Saving through Healthcare: FSA & HSA
Saving money can be hard, especially when paired with medical expenses! However, what if you combine the two? What if you could save money every month and use that money towards medical expenses, helping not only with the expected but also the unexpected medical costs? Good news – you can do just that!
Health Savings Accounts (HSAs) and Flexible Spending Accounts (FSAs) both allow you to save for healthcare expenses and shelter your money from taxes. Here are the other main differences between the two:
Health Savings Account
HSAs are savings accounts available to individuals with a qualified high-deductible health plan. You can use HSAs to pay for qualified medical expenses tax-free. These funds can be invested, and their earnings grow tax-free. After age 65, the earnings can even be used on non-medical items without penalty. However, there is a limit of how much you can contribute each year per individual and family (this typically is adjusted annually).
Many employers offer an HSA as part of a benefits package, but if your employer does not, you can open one with an independent HSA provider. The funds in HSAs never expire, so if you can plan accordingly you can even save for medical expenses during your retirement! This strategy will position you in such a way to alleviate some of the pressure retired individuals have with a fixed income.
Healthcare Flexible Spending Accounts
Healthcare FSAs also allow you to save for qualified medical expenses without paying taxes on your contributions, but are actually less flexible than HSAs.
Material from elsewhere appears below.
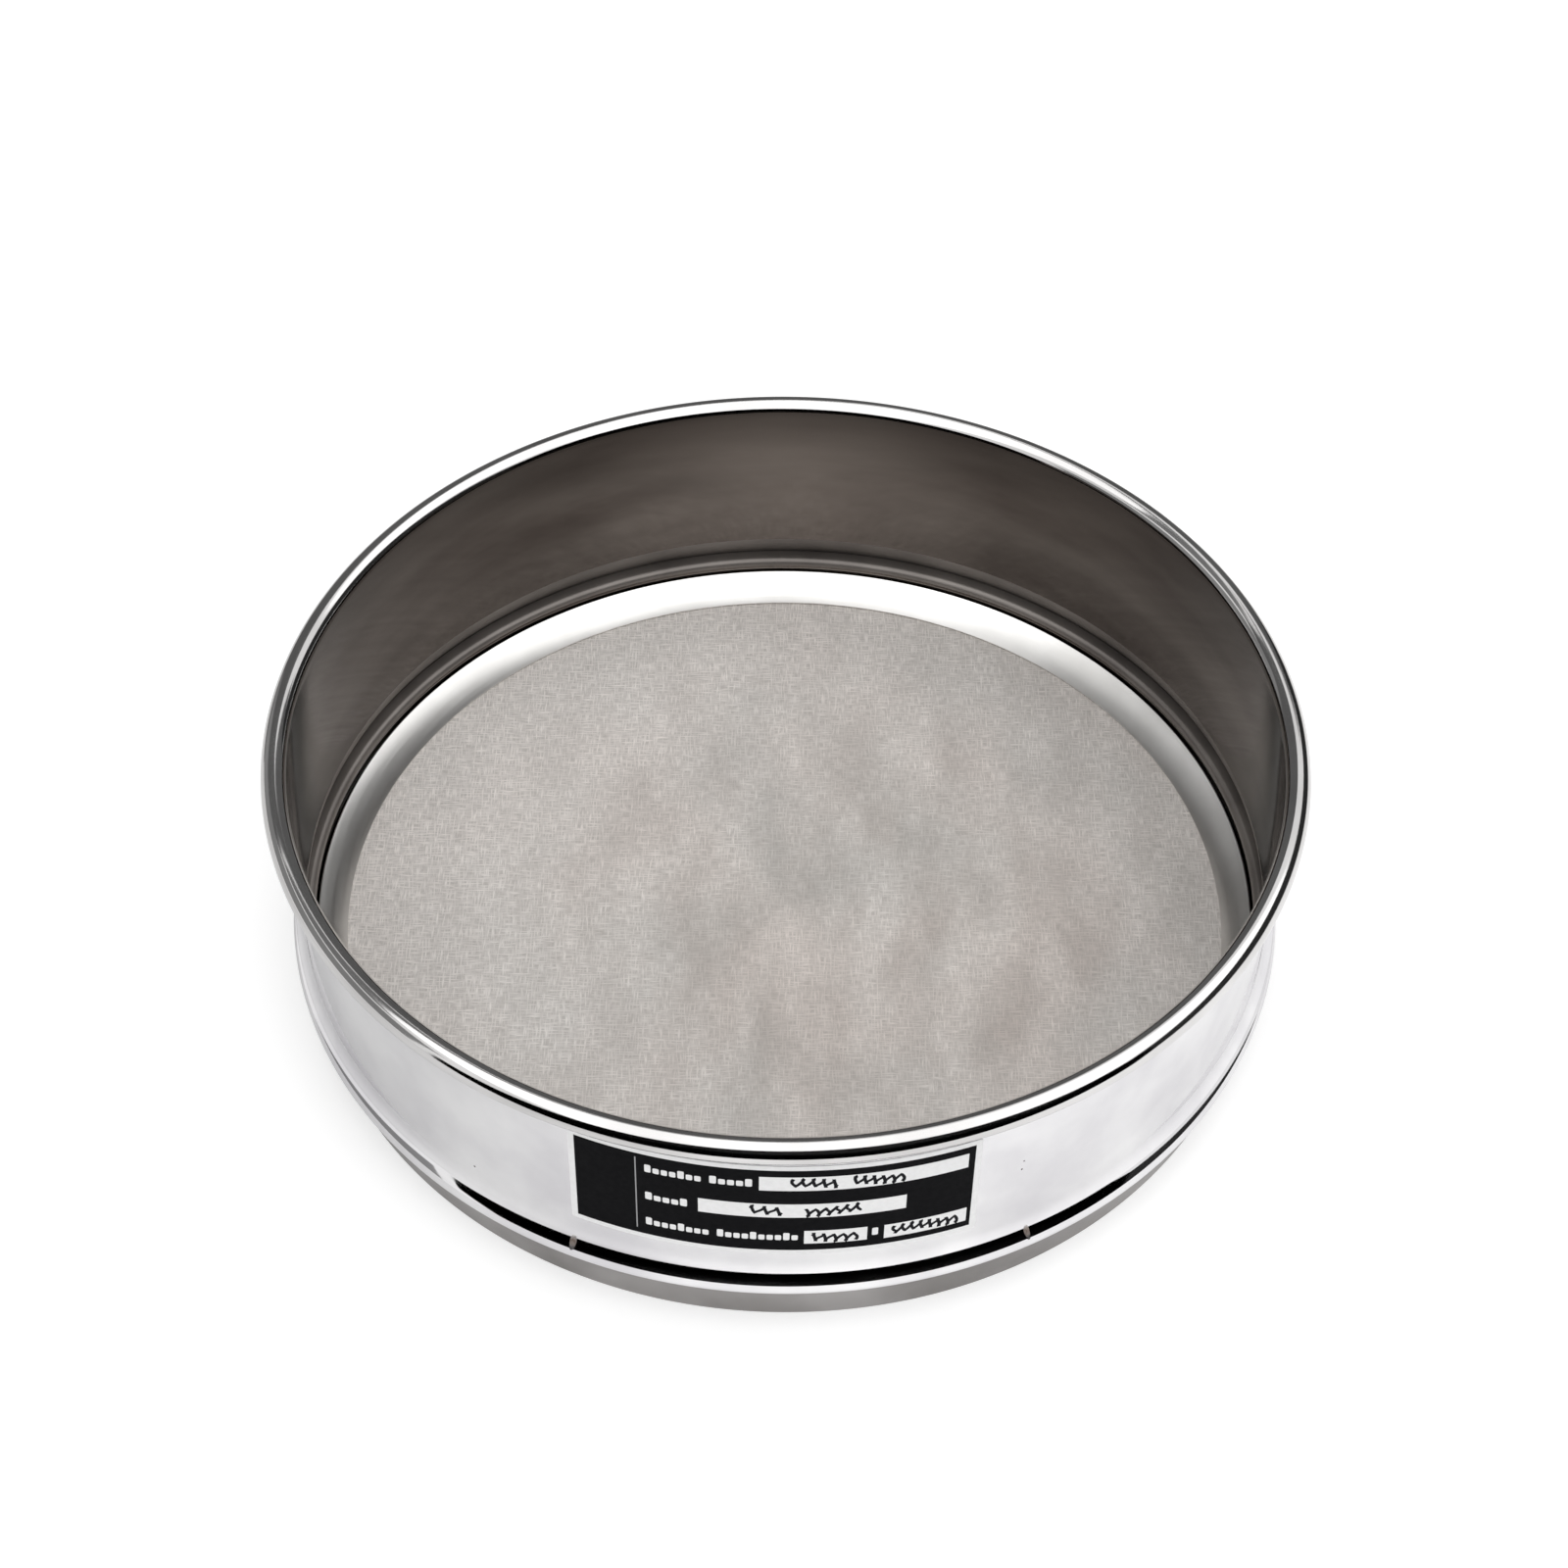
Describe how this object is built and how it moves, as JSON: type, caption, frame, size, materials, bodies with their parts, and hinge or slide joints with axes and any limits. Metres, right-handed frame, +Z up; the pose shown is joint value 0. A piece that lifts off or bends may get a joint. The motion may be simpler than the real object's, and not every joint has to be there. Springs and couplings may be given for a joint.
{
  "type": "test sieve",
  "caption": "Round laboratory test sieve: a polished steel frame with a rolled rim, a clamped fine wire cloth and a nesting skirt.",
  "frame": {"origin": "centre of the circle on which the skirt stands", "axes": "+Z up along the sieve's axis, -Y towards the label at the front, +X to the right seen from the front"},
  "size_m": [0.21, 0.21, 0.0589],
  "materials": {
    "polished_wall": "mirror polished stainless steel",
    "polished_skirt": "polished stainless steel",
    "support_steel": "plain mill finish",
    "wire_cloth": "fine plain woven wire",
    "clamp_steel": "polished stainless steel",
    "label_print": "satin printed film"
  },
  "bodies": {
    "root": {"frame_wall": "polished_wall", "nesting_skirt": "polished_skirt", "support_ring": "support_steel", "wire_cloth": "wire_cloth", "clamp_ring": "clamp_steel", "data_label": "label_print"}
  },
  "joints": []
}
These funds can be used for qualifying medical care and expenses and are a “use it or lose it” benefit -- they do not roll over from year to year.
FSA accounts are only offered as a part of an employee benefit package, and you must decide your gross yearly contributions at the time of enrollment. You cannot adjust the amount until the next open enrollment period. Unlike HSAs, if you change jobs you forfeit the funds unless you have COBRA coverage allotting it.
Having funds set aside for both expected and unexpected medical expenses through these accounts are tax-deductible way to save! Taking advantage of these accounts cannot only supplement your emergency fund, but can be treated as a part of your future retirement plan since medical expenses will always incur. Either option can be an excellent choice to save and use your money smartly!